Notifications are micro-aggressions against your brain. Turn them off. Use focus mode. Silence unimportant alerts.
And for digital tools you must use, make sure they serve your focus—not steal from it. For example, instead of answering every call right away and constantly losing focus, try recording phone calls. Modern Call Recorder will allow you to quickly listen to the purpose of the call and prioritize the question. Also, Call Recorder for iPhone will be useful for a detailed analysis of the conversation or even help record the conversation, which will protect against serious disputes. Record, rewind, stay on track.
5. Make Mornings Non-Negotiable
Your brain’s freshest in the morning. Don’t waste that prime real estate. Plan your top tasks the night before. Review them first. No email. No scrolling. No newsfeed rabbit holes.

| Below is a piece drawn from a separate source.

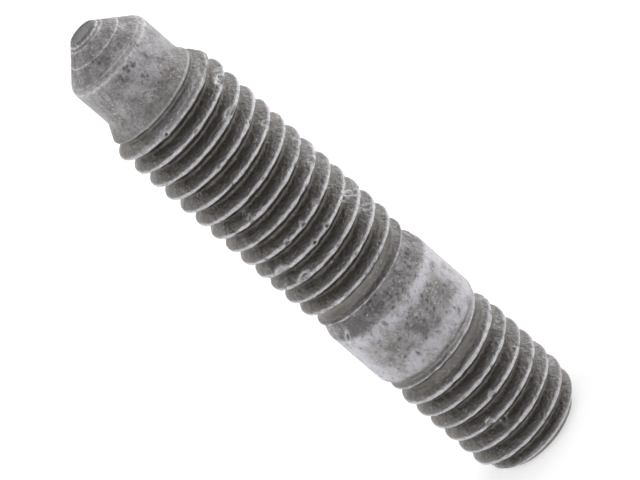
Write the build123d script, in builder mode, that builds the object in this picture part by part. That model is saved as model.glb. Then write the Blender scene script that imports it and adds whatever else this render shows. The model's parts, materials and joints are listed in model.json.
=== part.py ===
import os
from math import atan, ceil, degrees, radians, tan

from build123d import *

os.makedirs("parts", exist_ok=True)

# ---------------------------------------------------------------------------
# Exhaust manifold stud, one piece of steel, millimetres.
# Origin: centre of the flat end face of the short thread.  +Z: along the axis
# towards the dog point.  The stud stands on its flat end.
# ---------------------------------------------------------------------------

# M8 x 1.25 thread, right hand, the same size at both ends: 60 degree flanks
# that meet in a crest and close into a blunt root
THREAD_DIAMETER = 7.82
PITCH = 1.25
THREAD_ANGLE = 60.0
FLANK_DEPTH = 0.31 * PITCH
THREAD_DEPTH = 0.6 * PITCH

# the blank stands this far above the crests before its threads are cut
CREST_STOCK = 0.02

# run-outs beside the collar: how far the last turns reach towards its edges
# before their groove starts to fade, and how it fades
SHORT_RUNOUT = 1.17
LONG_RUNOUT = 0.5
RUNOUT_TURNS = 0.75
RUNOUT_RISE = 0.85 * THREAD_DEPTH

# the blank tapers beside the collar: gently below it, and to a neck above it
SHORT_TAPER = 1.22
LONG_NECK = 0.72
LONG_TAPER = 0.4

# short thread: its chamfered end, and its length up to the collar's side
END_CHAMFER = 0.95
SHORT_THREAD = 9.22

# collar between the threads: a steep side below, a gentle one above
COLLAR_DIAMETER = 7.9
COLLAR_LENGTH = 4.14
COLLAR_FOOT_DEPTH = 0.26
COLLAR_SIDE_BELOW = 0.76
COLLAR_SIDE_ABOVE = 1.66

# long thread: its length from the collar's side up to its lead-in cone
LONG_THREAD = 16.02
LEAD_IN_LENGTH = 1.72

# dog point: a plain pilot with a cone and a small flat nose
DOG_DIAMETER = 5.9
DOG_LENGTH = 2.88
NOSE_DIAMETER = 1.76
NOSE_CONE_ANGLE = 90.0

# a height at which each thread's groove crosses the +X side
SHORT_GROOVE_PHASE = 0.215
LONG_GROOVE_PHASE = 0.34

# radii
thread_r = THREAD_DIAMETER / 2
blank_r = thread_r + CREST_STOCK
root_r = thread_r - THREAD_DEPTH
foot_r = thread_r - COLLAR_FOOT_DEPTH
collar_r = COLLAR_DIAMETER / 2
dog_r = DOG_DIAMETER / 2
nose_r = NOSE_DIAMETER / 2

# how far a thread flank runs along the axis for each millimetre of depth
flank_run = tan(radians(THREAD_ANGLE / 2))

# heights along the axis
collar_foot_z = SHORT_THREAD
collar_low_z = collar_foot_z + COLLAR_SIDE_BELOW
collar_high_z = collar_low_z + COLLAR_LENGTH
collar_top_z = collar_high_z + COLLAR_SIDE_ABOVE
lead_in_z = collar_top_z + LONG_THREAD
dog_z = lead_in_z + LEAD_IN_LENGTH
cone_z = dog_z + DOG_LENGTH
nose_z = cone_z + (dog_r - nose_r) / tan(radians(NOSE_CONE_ANGLE / 2))

# half widths of the thread's groove at the foot of its flanks, and of its
# cutting shape, which reaches past the blank
flank_foot_half = PITCH / 2 - FLANK_DEPTH * flank_run
cutter_half = PITCH / 2 + 2 * CREST_STOCK * flank_run
cutter_r = thread_r + 2 * CREST_STOCK

# the full groove stops where its run-out starts and runs on past its other end
half_turn = PITCH / 2
short_top_z = collar_foot_z - SHORT_RUNOUT
long_start_z = collar_top_z + LONG_RUNOUT
short_cuts = ceil((short_top_z + PITCH) / half_turn)
long_cuts = ceil((dog_z - long_start_z) / half_turn)
short_heights = [short_top_z - (cut + 1) * half_turn for cut in range(short_cuts)]
long_heights = [long_start_z + cut * half_turn for cut in range(long_cuts)]

# a run-out leaves the stud along a cone
runout_height = RUNOUT_TURNS * PITCH
runout_angle = degrees(atan(RUNOUT_RISE / runout_height))


def screwed_to(height, phase):
    """The place of a groove cut that starts at this height on its thread."""
    return Location((0, 0, height), (0, 0, 360 * (height - phase) / PITCH))


# end for end, a right-hand groove stays right-handed
turned_over = Location((0, 0, 0), (180, 0, 0))


def groove_section():
    """The section of the thread's groove, in the plane that its helix starts from."""
    with BuildSketch(Plane.XZ) as section:
        with BuildLine():
            Polyline(
                (root_r, 0),
                (thread_r - FLANK_DEPTH, -flank_foot_half),
                (cutter_r, -cutter_half),
                (cutter_r, cutter_half),
                (thread_r - FLANK_DEPTH, flank_foot_half),
                close=True,
            )
        make_face()
    return section.sketch


# half a turn of the full groove
with BuildPart() as groove_cut:
    with BuildLine():
        Helix(PITCH, half_turn, root_r)
    add(groove_section())
    sweep(is_frenet=True)

# the run-out: the groove climbs out of the stud as it goes round
with BuildPart() as runout_cut:
    with BuildLine():
        Helix(PITCH, runout_height, root_r, cone_angle=runout_angle)
    add(groove_section())
    sweep(is_frenet=True)

with BuildPart() as stud:
    # the turned blank: half its section, spun about the axis
    with BuildSketch(Plane.YZ):
        with BuildLine():
            Polyline(
                (0, 0),
                (blank_r - END_CHAMFER, 0),
                (blank_r, END_CHAMFER),
                (blank_r, collar_foot_z - SHORT_TAPER),
                (foot_r, collar_foot_z),
                (collar_r, collar_low_z),
                (collar_r, collar_high_z),
                (foot_r, collar_top_z),
                (foot_r, collar_top_z + LONG_NECK),
                (blank_r, collar_top_z + LONG_NECK + LONG_TAPER),
                (blank_r, lead_in_z),
                (dog_r, dog_z),
                (dog_r, cone_z),
                (nose_r, nose_z),
                (0, nose_z),
                close=True,
            )
        make_face()
    revolve(axis=Axis.Z)

    # both threads, their grooves cut half a turn at a time
    for height in short_heights:
        with Locations(screwed_to(height, SHORT_GROOVE_PHASE)):
            add(groove_cut.part, mode=Mode.SUBTRACT)
    for height in long_heights:
        with Locations(screwed_to(height, LONG_GROOVE_PHASE)):
            add(groove_cut.part, mode=Mode.SUBTRACT)

    # the run-outs: upwards from the short thread, downwards from the long one
    with Locations(screwed_to(short_top_z, SHORT_GROOVE_PHASE)):
        add(runout_cut.part, mode=Mode.SUBTRACT)
    with Locations(screwed_to(long_start_z, LONG_GROOVE_PHASE) * turned_over):
        add(runout_cut.part, mode=Mode.SUBTRACT)

stud.part.label = "stud"
export_step(stud.part, "parts/stud.step")
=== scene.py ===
import json
from math import cos, pi, radians, sin, tan

import bpy
import numpy as np
from mathutils import Matrix, Vector


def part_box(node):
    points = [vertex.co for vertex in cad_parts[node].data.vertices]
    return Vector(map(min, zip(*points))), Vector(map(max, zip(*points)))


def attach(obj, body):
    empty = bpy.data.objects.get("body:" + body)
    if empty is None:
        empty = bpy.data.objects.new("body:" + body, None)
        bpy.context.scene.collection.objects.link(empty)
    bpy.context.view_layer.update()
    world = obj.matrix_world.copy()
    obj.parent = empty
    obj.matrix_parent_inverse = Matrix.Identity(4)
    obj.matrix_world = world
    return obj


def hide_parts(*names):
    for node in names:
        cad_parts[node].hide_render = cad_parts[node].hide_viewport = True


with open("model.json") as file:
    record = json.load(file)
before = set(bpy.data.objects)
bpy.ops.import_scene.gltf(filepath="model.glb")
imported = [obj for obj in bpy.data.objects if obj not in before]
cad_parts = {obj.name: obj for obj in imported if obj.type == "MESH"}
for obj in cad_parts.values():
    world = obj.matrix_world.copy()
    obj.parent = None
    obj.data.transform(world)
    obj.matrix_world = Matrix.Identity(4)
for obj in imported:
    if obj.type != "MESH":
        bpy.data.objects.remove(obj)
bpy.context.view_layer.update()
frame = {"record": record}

# ---------------------------------------------------------------------------
# Exhaust manifold stud: the worn steel skin over the CAD solid.
# The mesh is worked out in millimetres: z is the height above the flat end,
# phi the angle about the axis, 0 at -Y and growing towards +X.
# ---------------------------------------------------------------------------
MM = 0.001

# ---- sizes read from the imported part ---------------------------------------
MOUNTS = {mount["name"]: mount for mount in frame["record"]["mounts"]}


def pin(name):
    """Radius, lowest and highest z of a round stretch that the record names."""
    mount = MOUNTS[name]
    centre = mount["pos_m"][2] / MM
    half = mount["dims"]["length_mm"] / 2
    return mount["dims"]["r_mm"], centre - half, centre + half


collar_r, collar_low_z, collar_high_z = pin("collar")
dog_r, dog_z, cone_z = pin("dog_point")
nose_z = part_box("stud")[1].z / MM
collar_middle_z = (collar_low_z + collar_high_z) / 2

# ---- sizes of the two threads ----------------------------------------------
PITCH = 1.25
THREAD_R = collar_r
ROOT_DEPTH = 0.8
CREST_HALF = 0.075
ROOT_ROUNDING_BELOW, ROOT_ROUNDING_ABOVE = 0.05, 0.08
SIDE_ROUNDING = 0.12
CREST_ROUNDING = 0.03
FLANK_RUN = tan(radians(30))
SHORT_SEED = 11
LONG_SEED = 23

# wear: how much a crest's width wanders, how much it is nibbled, and how much its height varies
CREST_WANDER, CREST_NIBBLE, CREST_RIPPLE = 0.018, 0.012, 0.006

# the height at which a crest of each thread crosses the front; the others are whole pitches away
SHORT_CREST_Z = 0.55
LONG_CREST_Z = 0.67

# beside the collar each thread's groove opens, fills up and meets the collar's side
SHORT_FADE = 2.2
LONG_FADE = 3.0
FADE_LENGTH = 1.5
FADE_RISE = 0.45
OPENING = 0.15
SIDE_SLOPE_BELOW = 0.55
SIDE_SLOPE_ABOVE = 0.4
short_fade_z = collar_low_z - SHORT_FADE
long_fade_z = collar_high_z + LONG_FADE

# lips where a thread begins, each with a painted highlight along it: the thread's crest height above, turns
# up from there, width, amount; and the height of a full lip
LEAD_IN_LINES = (
    (LONG_CREST_Z, 25.715, 0.055, 1.0),
    (LONG_CREST_Z, 25.30, 0.05, 0.45),
    (LONG_CREST_Z, 25.0, 0.065, 0.95),
    (SHORT_CREST_Z, -0.02, 0.12, 1.6),
)
LIP_HEIGHT = 0.045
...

Even 30 focused minutes early on can set the tone for your entire day. It’s like breakfast—but for productivity.
A tip: before diving in, take 3–5 minutes to breathe. Just breathe. In through your nose, out through your sense of panic.
6. Use the “Two-Minute Rule”
It’s brutal in its simplicity. If a task takes under two minutes, do it immediately. Reply to that email. Log that expense. File that paper. These tasks pile up like static if you let them sit. Knock them out and keep the system flowing.
Think of it as mental hygiene.
7. Keep a Weekly Reset
Sundays. Fridays. Tuesdays. Doesn’t matter. Just pick a day and set a ritual: review your goals, clear your notes, update your calendar, reflect.
Ask yourself:
- What got done?
- What got ignored?
- What can I improve?
It’s not about judgment. It’s about recalibration. Like rebooting a system before it crashes.
8. Respect the Power of Saying No
No isn’t negative. No is permission—to yourself. It protects your time, your energy, your focus. Say no to unnecessary meetings. Say no to extra tasks that derail your goals.
You don’t owe anyone your attention by default. Choose where it goes. Intentionally.
9. Build a Distraction-Free Toolkit
Every organized person has a kit. Your kit might include:
- A distraction-blocking browser plugin
- A whiteboard for visible goals
- A meditation timer
- A notebook for analog breaks
- A focus playlist (sound matters)
Find your tools. Keep them close. Use them often.
Final Word: It’s Not Perfection, It’s Progress
You will slip. You’ll have off days. You’ll scroll when you mean to focus, snack when you mean to work, nap when you mean to write.
So what? The goal isn’t to be a robot. The goal is momentum. Get better at returning to structure.
Staying organized in a world full of distractions isn’t about rigid schedules or forcing yourself to work like a machine. It’s about being deliberate in a world that thrives on chaos.
And in that deliberateness? There’s freedom. There’s flow. There’s progress.
Now go—clear your desk, block out the noise, and begin.